DATA EXCERPT →
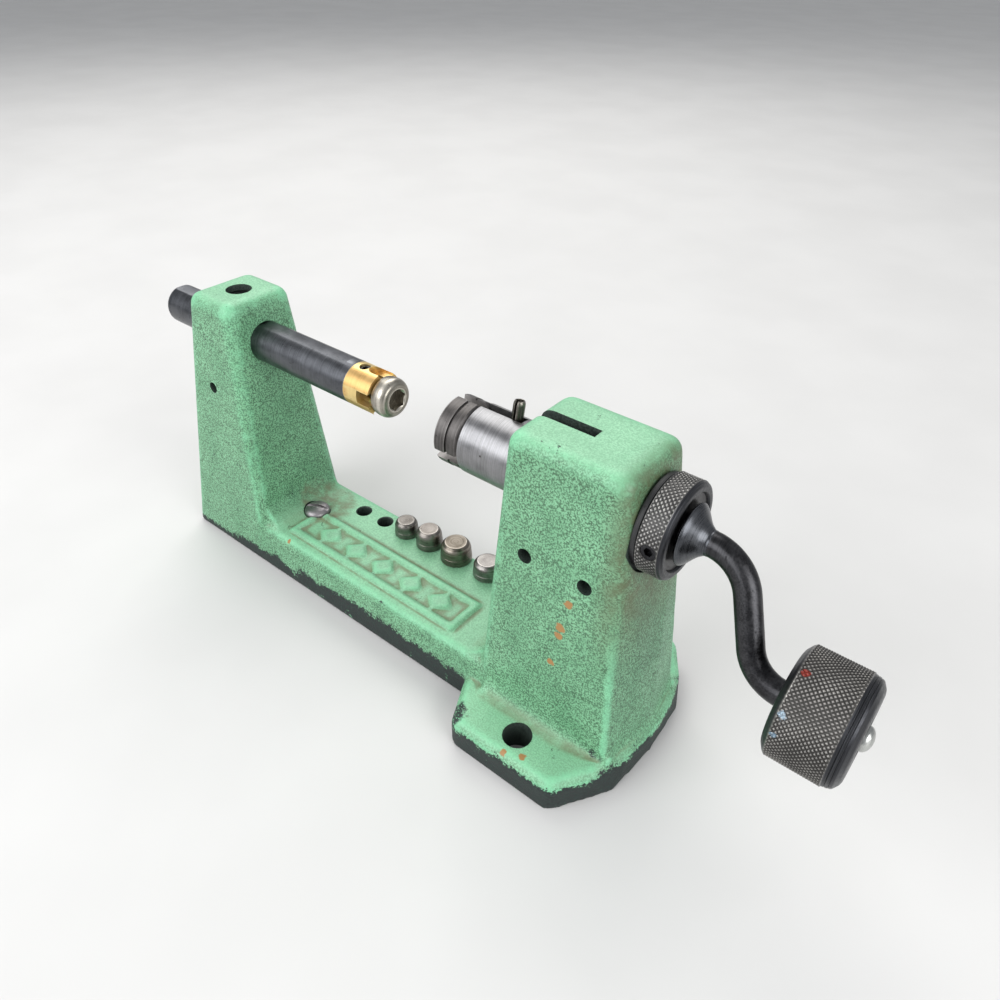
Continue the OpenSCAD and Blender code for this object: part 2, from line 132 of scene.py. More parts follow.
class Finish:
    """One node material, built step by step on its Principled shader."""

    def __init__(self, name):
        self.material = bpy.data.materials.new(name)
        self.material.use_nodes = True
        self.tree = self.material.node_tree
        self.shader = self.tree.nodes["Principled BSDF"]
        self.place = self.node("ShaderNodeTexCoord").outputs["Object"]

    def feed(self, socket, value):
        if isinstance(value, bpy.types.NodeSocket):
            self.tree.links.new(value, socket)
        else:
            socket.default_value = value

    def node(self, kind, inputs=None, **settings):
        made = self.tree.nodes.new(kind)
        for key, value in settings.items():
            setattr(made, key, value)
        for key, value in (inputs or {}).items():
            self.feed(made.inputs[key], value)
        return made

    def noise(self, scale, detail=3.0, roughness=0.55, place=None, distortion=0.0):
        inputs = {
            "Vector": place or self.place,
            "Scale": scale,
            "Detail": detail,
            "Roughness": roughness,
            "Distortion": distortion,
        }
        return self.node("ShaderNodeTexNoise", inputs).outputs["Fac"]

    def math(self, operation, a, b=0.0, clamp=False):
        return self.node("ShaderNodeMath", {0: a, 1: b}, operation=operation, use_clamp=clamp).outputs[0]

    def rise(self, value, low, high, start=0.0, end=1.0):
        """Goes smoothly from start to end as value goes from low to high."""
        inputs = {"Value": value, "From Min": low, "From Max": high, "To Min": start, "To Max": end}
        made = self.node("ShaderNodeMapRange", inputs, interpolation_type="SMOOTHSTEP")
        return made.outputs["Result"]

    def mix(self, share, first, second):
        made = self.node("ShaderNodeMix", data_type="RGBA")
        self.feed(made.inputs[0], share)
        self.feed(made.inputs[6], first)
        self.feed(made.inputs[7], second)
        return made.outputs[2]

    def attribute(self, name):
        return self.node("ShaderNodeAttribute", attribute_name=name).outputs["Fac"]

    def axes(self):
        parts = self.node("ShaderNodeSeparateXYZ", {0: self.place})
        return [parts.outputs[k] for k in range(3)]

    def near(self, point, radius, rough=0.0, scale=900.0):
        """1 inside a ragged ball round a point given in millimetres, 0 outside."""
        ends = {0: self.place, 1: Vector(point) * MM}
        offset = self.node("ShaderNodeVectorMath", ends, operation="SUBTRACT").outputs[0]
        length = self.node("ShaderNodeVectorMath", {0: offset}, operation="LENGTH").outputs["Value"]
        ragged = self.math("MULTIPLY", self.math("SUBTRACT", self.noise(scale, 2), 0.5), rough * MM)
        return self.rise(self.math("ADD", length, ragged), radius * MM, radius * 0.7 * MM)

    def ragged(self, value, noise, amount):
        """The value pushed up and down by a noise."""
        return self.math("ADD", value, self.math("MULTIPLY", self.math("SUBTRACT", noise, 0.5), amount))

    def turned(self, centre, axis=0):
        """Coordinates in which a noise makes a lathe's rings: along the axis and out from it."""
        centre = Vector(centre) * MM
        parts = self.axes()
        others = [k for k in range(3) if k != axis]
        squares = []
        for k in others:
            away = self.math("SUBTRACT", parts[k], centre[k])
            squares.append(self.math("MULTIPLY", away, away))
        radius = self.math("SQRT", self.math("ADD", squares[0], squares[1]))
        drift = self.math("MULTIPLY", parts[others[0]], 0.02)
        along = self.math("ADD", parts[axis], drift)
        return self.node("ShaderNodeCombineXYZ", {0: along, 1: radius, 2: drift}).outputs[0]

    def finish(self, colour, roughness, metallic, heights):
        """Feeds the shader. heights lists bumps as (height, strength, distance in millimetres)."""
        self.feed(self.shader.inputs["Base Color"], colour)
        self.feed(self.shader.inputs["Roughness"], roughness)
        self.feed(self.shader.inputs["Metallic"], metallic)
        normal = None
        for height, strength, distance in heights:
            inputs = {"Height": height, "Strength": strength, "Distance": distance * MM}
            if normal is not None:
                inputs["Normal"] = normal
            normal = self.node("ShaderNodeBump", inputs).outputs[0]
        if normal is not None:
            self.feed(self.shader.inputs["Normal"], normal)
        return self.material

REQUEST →
Output the full listing exactly as it stands.

RESPONSE FOR THIS EXERCISE →
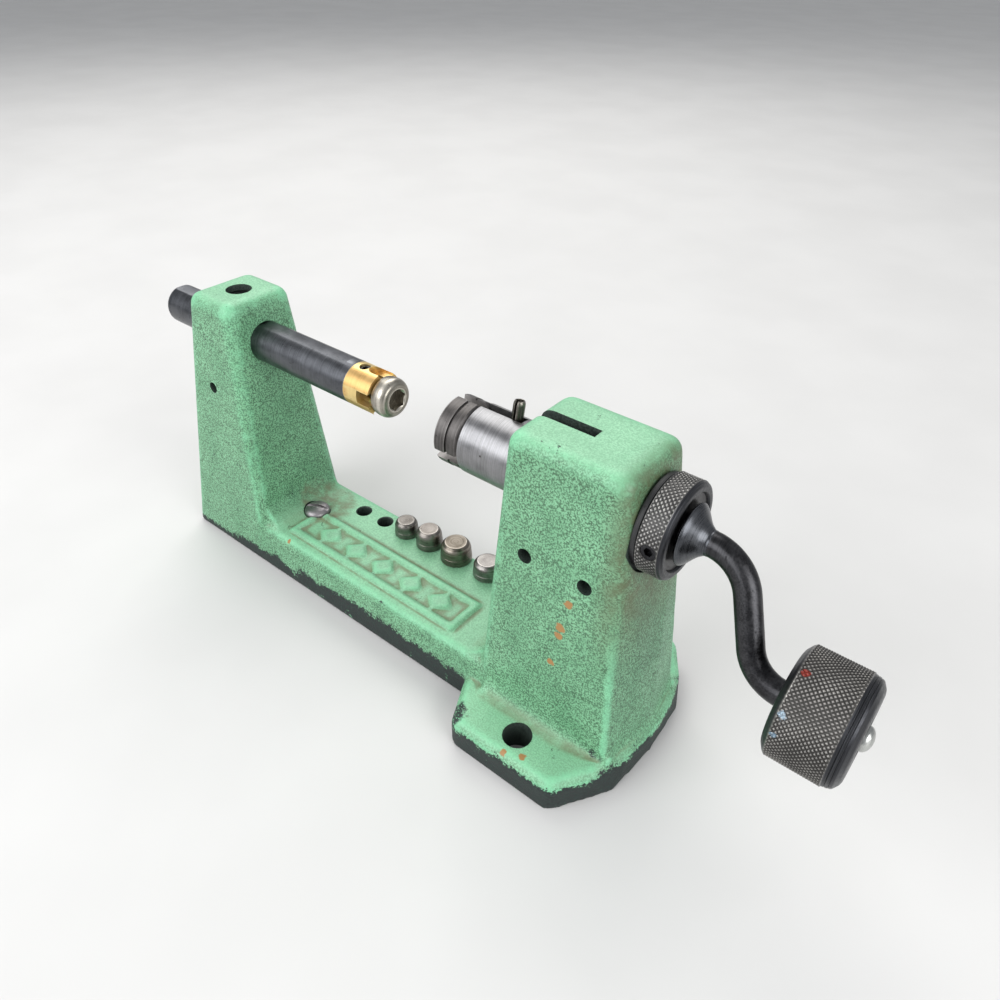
Continue the OpenSCAD and Blender code for this object: part 2, from line 132 of scene.py. More parts follow.
class Finish:
    """One node material, built step by step on its Principled shader."""

    def __init__(self, name):
        self.material = bpy.data.materials.new(name)
        self.material.use_nodes = True
        self.tree = self.material.node_tree
        self.shader = self.tree.nodes["Principled BSDF"]
        self.place = self.node("ShaderNodeTexCoord").outputs["Object"]

    def feed(self, socket, value):
        if isinstance(value, bpy.types.NodeSocket):
            self.tree.links.new(value, socket)
        else:
            socket.default_value = value

    def node(self, kind, inputs=None, **settings):
        made = self.tree.nodes.new(kind)
        for key, value in settings.items():
            setattr(made, key, value)
        for key, value in (inputs or {}).items():
            self.feed(made.inputs[key], value)
        return made

    def noise(self, scale, detail=3.0, roughness=0.55, place=None, distortion=0.0):
        inputs = {
            "Vector": place or self.place,
            "Scale": scale,
            "Detail": detail,
            "Roughness": roughness,
            "Distortion": distortion,
        }
        return self.node("ShaderNodeTexNoise", inputs).outputs["Fac"]

    def math(self, operation, a, b=0.0, clamp=False):
        return self.node("ShaderNodeMath", {0: a, 1: b}, operation=operation, use_clamp=clamp).outputs[0]

    def rise(self, value, low, high, start=0.0, end=1.0):
        """Goes smoothly from start to end as value goes from low to high."""
        inputs = {"Value": value, "From Min": low, "From Max": high, "To Min": start, "To Max": end}
        made = self.node("ShaderNodeMapRange", inputs, interpolation_type="SMOOTHSTEP")
        return made.outputs["Result"]

    def mix(self, share, first, second):
        made = self.node("ShaderNodeMix", data_type="RGBA")
        self.feed(made.inputs[0], share)
        self.feed(made.inputs[6], first)
        self.feed(made.inputs[7], second)
        return made.outputs[2]

    def attribute(self, name):
        return self.node("ShaderNodeAttribute", attribute_name=name).outputs["Fac"]

    def axes(self):
        parts = self.node("ShaderNodeSeparateXYZ", {0: self.place})
        return [parts.outputs[k] for k in range(3)]

    def near(self, point, radius, rough=0.0, scale=900.0):
        """1 inside a ragged ball round a point given in millimetres, 0 outside."""
        ends = {0: self.place, 1: Vector(point) * MM}
        offset = self.node("ShaderNodeVectorMath", ends, operation="SUBTRACT").outputs[0]
        length = self.node("ShaderNodeVectorMath", {0: offset}, operation="LENGTH").outputs["Value"]
        ragged = self.math("MULTIPLY", self.math("SUBTRACT", self.noise(scale, 2), 0.5), rough * MM)
        return self.rise(self.math("ADD", length, ragged), radius * MM, radius * 0.7 * MM)

    def ragged(self, value, noise, amount):
        """The value pushed up and down by a noise."""
        return self.math("ADD", value, self.math("MULTIPLY", self.math("SUBTRACT", noise, 0.5), amount))

    def turned(self, centre, axis=0):
        """Coordinates in which a noise makes a lathe's rings: along the axis and out from it."""
        centre = Vector(centre) * MM
        parts = self.axes()
        others = [k for k in range(3) if k != axis]
        squares = []
        for k in others:
            away = self.math("SUBTRACT", parts[k], centre[k])
            squares.append(self.math("MULTIPLY", away, away))
        radius = self.math("SQRT", self.math("ADD", squares[0], squares[1]))
        drift = self.math("MULTIPLY", parts[others[0]], 0.02)
        along = self.math("ADD", parts[axis], drift)
        return self.node("ShaderNodeCombineXYZ", {0: along, 1: radius, 2: drift}).outputs[0]

    def finish(self, colour, roughness, metallic, heights):
        """Feeds the shader. heights lists bumps as (height, strength, distance in millimetres)."""
        self.feed(self.shader.inputs["Base Color"], colour)
        self.feed(self.shader.inputs["Roughness"], roughness)
        self.feed(self.shader.inputs["Metallic"], metallic)
        normal = None
        for height, strength, distance in heights:
            inputs = {"Height": height, "Strength": strength, "Distance": distance * MM}
            if normal is not None:
                inputs["Normal"] = normal
            normal = self.node("ShaderNodeBump", inputs).outputs[0]
        if normal is not None:
            self.feed(self.shader.inputs["Normal"], normal)
        return self.material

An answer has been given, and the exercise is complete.